For giggles, I got curious and did some digging on Austin Holland. I noticed a couple of notable things:
1. He was hired in January of 2010, several months before earthquakes swarms started rattling our state.
2. When he was hired, he only had a master's degree from UTEP.
Think about that for a second. Since OGS hired Austin Holland in 2010, Oklahoma has basically gone from an earthquake afterthought to the most seismically active state in the U.S. It kind of makes me wonder if Holland is qualified for the job. In 2009 / 2010, I seriously doubt the nation's top seismologists and earthquake experts were knocking down the door to come work for the Oklahoma Geological Survey. That's probably why we ended up with a guy from Idaho who only had a master's degree.
In all fairness, Austin did recently finish up his doctorate in geosciences from the University of Arizona. According to his LinkedIn page, it only took him 8-years to complete it...

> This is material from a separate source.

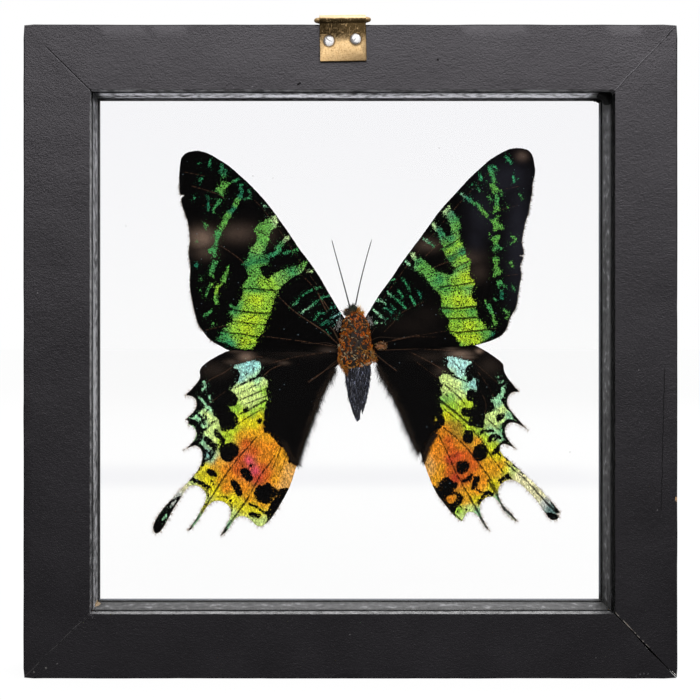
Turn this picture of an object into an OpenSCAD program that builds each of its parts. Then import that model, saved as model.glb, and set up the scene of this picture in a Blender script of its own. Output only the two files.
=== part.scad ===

Listen, Austin Holland may be the geological version of Albert Einstein. I have no clue. But what I do know is that we hired this guy before Oklahoma became the most seismically active state in the country, and now that we're an earthquake hotbed, we're suddenly counting on him to research and explain a potentially dangerous, complicated mess that can affect us all. Maybe, just maybe, Austin's not the right guy for the current job. Has anyone brought that up? Perhaps we need to bring in one of the leading earthquake research teams in the country, have them analyze the situation, and then give us recommendations on what needs to be done. Wouldn't that be nice?
Haha, yeah right. Like the energy industry will ever let that happen. As long as Austin and the OGS keep on dragging their feet, they'll fully support what the OGS is doing.
Anyway, do yourself a favor and check out the full report on The Tulsa World's website. Once again, it's good to see real journalism being done in Oklahoma. Hopefully they'll keep it up before an earthquake hits and wipes us all out.